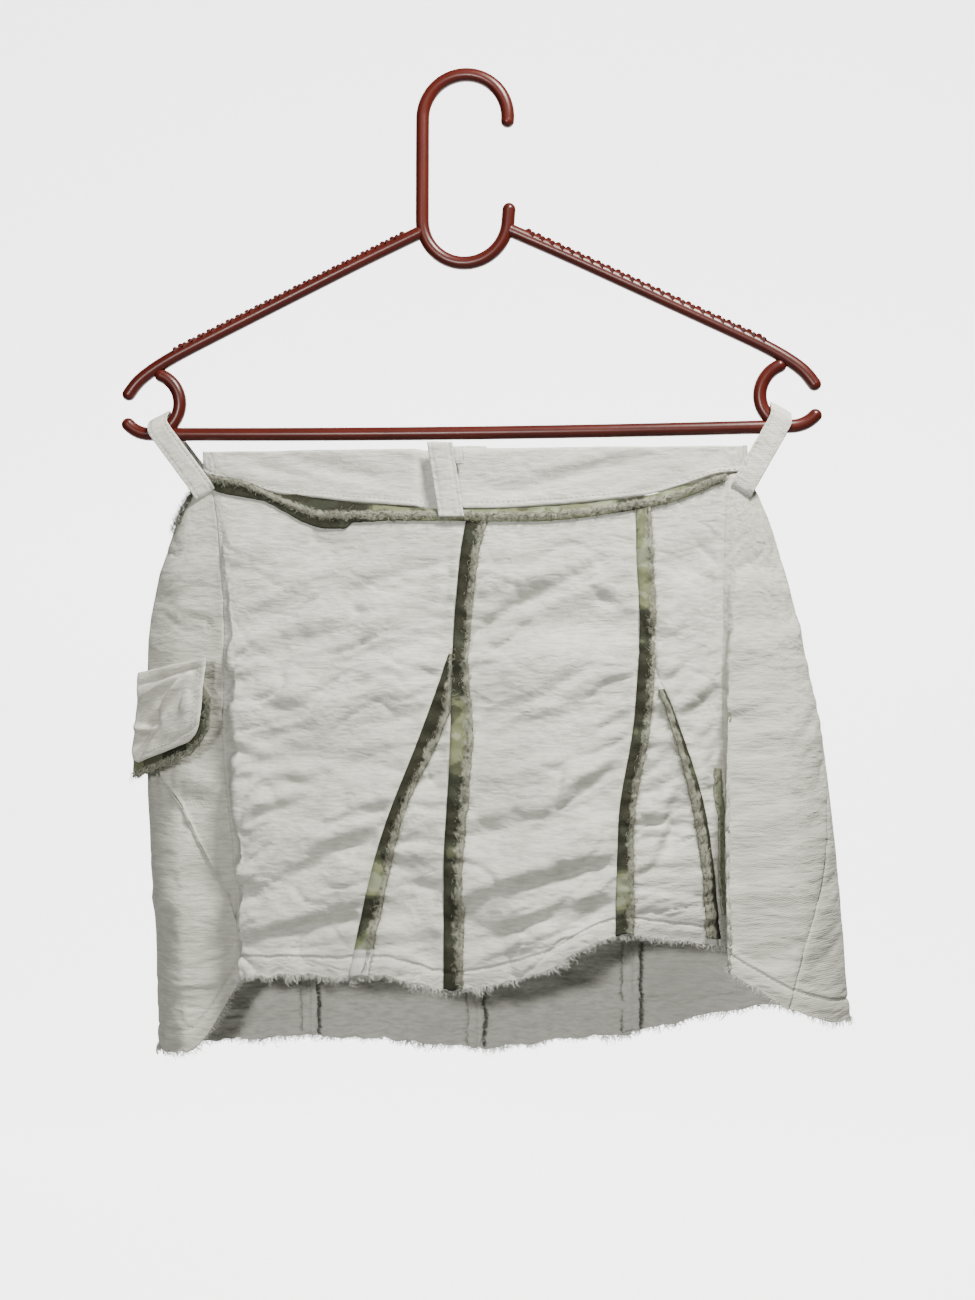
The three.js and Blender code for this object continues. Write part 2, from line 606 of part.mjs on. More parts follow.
function zipTape(side) {
  const wide = 9;
  return slab(wide, 0.6, zipLength + 3, side * (tooth.from + tooth.wide + seamGap + wide / 2), 0, -zipLength / 2);
}

// Two plates joined by a post that runs between the rows, with an arch for the pull.
function zipSlider() {
  const room = tooth.thick / 2 + layGap;
  const plate = (s) => slab(8.6, 1.0, 9.5, 0, s * (room + 0.5), -6);
  const post = slab(0.8, 2 * room + 0.4, 2.4, 0, 0, -3.4);
  const arch = [slab(2.2, 2.6, 1.0, 0, room + 2.1, -3.2), slab(2.2, 2.6, 1.0, 0, room + 2.1, -8.4),
    slab(2.2, 0.8, 6.2, 0, room + 3.0, -5.8)];
  return unite([plate(-1), plate(1), post, ...arch]);
}

function zipPull() {
  return slab(5, 0.9, 16, 0, pullPin.y, -12.2).subtract(slab(3, 4, 5.6, 0, pullPin.y, -8.2));
}

function zip() {
  const stop = slab(3.8, 2.4, 3, 0, 0, -zipLength - 2);
  const steel = [0xb5b2a8, 0.35, 0.9];
  return [
    fromManifold('zip_tape_left', zipTape(-1), 0xdedcd4, 0.9), fromManifold('zip_tape_right', zipTape(1), 0xdedcd4, 0.9),
    fromManifold('zip_teeth_left', zipRow(-1), ...steel), fromManifold('zip_teeth_right', zipRow(1), ...steel),
    fromManifold('zip_stop', stop, ...steel), fromManifold('zip_slider', zipSlider(), ...steel),
    fromManifold('zip_pull', zipPull(), ...steel),
  ].map(placeZip);
}

// ---------------------------------------------------------------- pocket flap on the left side
const flapAt = (x, y, drop) => P(x * grow.x, y, bandTop - 14 - (drop - 14) * grow.z);
const flap = {
  a: flapAt(-197, -1.5, 132), b: flapAt(-148.5, -28, 122.5),
  c: flapAt(-152, -31.5, 169.5), d: flapAt(-201, -6, 188), thick: 1.6,
};

function flapSheet(name, grow, out, thick, colour) {
  const ab = flap.b.clone().sub(flap.a);
  const n = ab.clone().cross(flap.d.clone().sub(flap.a)).normalize().negate();
  const rowsN = 6;
  const colsN = 6;
  const grid = (o) => {
    const list = [];
    for (let r = 0; r <= rowsN; r += 1) {
      const line = [];
      const k = r / rowsN;
      const left = flap.a.clone().lerp(flap.d, k * (1 + grow.low));
      const right = flap.b.clone().lerp(flap.c, k * (1 + grow.low));
      for (let c = 0; c <= colsN; c += 1) {
        const m = grow.left + (c / colsN) * (1 + grow.right - grow.left);
        const p = left.clone().lerp(right, m);
        line.push(p.addScaledVector(n, out + o + 1.2 * Math.sin(Math.PI * k) * Math.sin(Math.PI * (c / colsN))));
      }
      list.push(line);
    }
    return list;
  };
  return shell(name, grid(0), grid(-thick), colour, 0.9);
}

function disc(name, middle, normal, radius, height) {
  const round = new THREE.CylinderGeometry(radius, radius, height, 16);
  round.applyQuaternion(new THREE.Quaternion().setFromUnitVectors(P(0, 1, 0), normal));
  round.translate(middle.x, middle.y, middle.z);
  return fromManifold(name, toManifold(round), 0xc9c7bf, 0.4, 0.8);
}

function snapSocket() {
  const ab = flap.b.clone().sub(flap.a);
  const n = ab.clone().cross(flap.d.clone().sub(flap.a)).normalize().negate();
  const left = flap.a.clone().lerp(flap.d, 0.62);
  const p = left.lerp(flap.b.clone().lerp(flap.c, 0.62), 0.72);
  return disc('pocket_snap_socket', p.addScaledVector(n, -layGap - stripThick - 1.4), n, 5, 1.6);
}

function snapStud() {
  const u = at('leftSide') + 0.45 * (at('leftFold') - at('leftSide'));
  const p = face(u, 0.42, layGap + 0.8);
  const n = p.clone().sub(face(u, 0.42, 0)).normalize();
  return disc('pocket_snap_stud', p, n, 4, 1.6);
}

function pocket() {
  return [
    flapSheet('pocket_flap', { low: 0, left: 0, right: 0 }, flap.thick, flap.thick, 0xdfddd5),
    flapSheet('pocket_flap_facing', { low: 0.12, left: 0.02, right: 0.1 }, -layGap, stripThick, camo),
    snapSocket(),
    snapStud(),
  ];
}

// ---------------------------------------------------------------- assembly
const group = new THREE.Group();
group.name = 'skirt_on_hanger';
group.add(hanger());
group.add(...frontPanels(), ...sidePanels(), ...backPanels());
group.add(...waistband(), ...waistClosing());
group.add(...seamStrips(), ...waistStrips());
const foot = { left: -155.6 * grow.x, right: 162.5 * grow.x, drop: 23 };
group.add(sideLoop('belt_loop_left', -1, foot.left, foot.drop));
group.add(sideLoop('belt_loop_right', 1, foot.right, foot.drop + 0.5));
group.add(flatLoop('belt_loop_front', -13, -1, 0.16, 15), flatLoop('belt_loop_back', 4, 1, 0, 15));
group.add(...zip(), ...pocket());

export default group;
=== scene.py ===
import math
import bpy
import numpy as np
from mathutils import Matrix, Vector


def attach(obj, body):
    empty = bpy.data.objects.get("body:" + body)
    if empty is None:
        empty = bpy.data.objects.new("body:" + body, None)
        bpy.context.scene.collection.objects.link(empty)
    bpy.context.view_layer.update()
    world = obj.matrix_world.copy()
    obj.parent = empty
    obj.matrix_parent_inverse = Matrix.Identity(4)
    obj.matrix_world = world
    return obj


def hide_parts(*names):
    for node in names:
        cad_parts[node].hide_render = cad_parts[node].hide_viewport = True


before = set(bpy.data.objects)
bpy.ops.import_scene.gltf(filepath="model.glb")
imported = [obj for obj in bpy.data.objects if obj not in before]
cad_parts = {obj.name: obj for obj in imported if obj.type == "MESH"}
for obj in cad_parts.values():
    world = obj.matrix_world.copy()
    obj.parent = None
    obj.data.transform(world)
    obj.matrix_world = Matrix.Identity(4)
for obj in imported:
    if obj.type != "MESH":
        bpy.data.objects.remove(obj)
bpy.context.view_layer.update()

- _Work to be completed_
Exactly the lines from the line that has "group.add(sideLoop('belt_loop_right', 1, foot.right, foot.drop" through the line that has "bpy.data.objects.remove(obj)" are to be repeated, both included, with nothing added.

- _Result for this task_
group.add(sideLoop('belt_loop_right', 1, foot.right, foot.drop + 0.5));
group.add(flatLoop('belt_loop_front', -13, -1, 0.16, 15), flatLoop('belt_loop_back', 4, 1, 0, 15));
group.add(...zip(), ...pocket());

export default group;
=== scene.py ===
import math
import bpy
import numpy as np
from mathutils import Matrix, Vector


def attach(obj, body):
    empty = bpy.data.objects.get("body:" + body)
    if empty is None:
        empty = bpy.data.objects.new("body:" + body, None)
        bpy.context.scene.collection.objects.link(empty)
    bpy.context.view_layer.update()
    world = obj.matrix_world.copy()
    obj.parent = empty
    obj.matrix_parent_inverse = Matrix.Identity(4)
    obj.matrix_world = world
    return obj


def hide_parts(*names):
    for node in names:
        cad_parts[node].hide_render = cad_parts[node].hide_viewport = True


before = set(bpy.data.objects)
bpy.ops.import_scene.gltf(filepath="model.glb")
imported = [obj for obj in bpy.data.objects if obj not in before]
cad_parts = {obj.name: obj for obj in imported if obj.type == "MESH"}
for obj in cad_parts.values():
    world = obj.matrix_world.copy()
    obj.parent = None
    obj.data.transform(world)
    obj.matrix_world = Matrix.Identity(4)
for obj in imported:
    if obj.type != "MESH":
        bpy.data.objects.remove(obj)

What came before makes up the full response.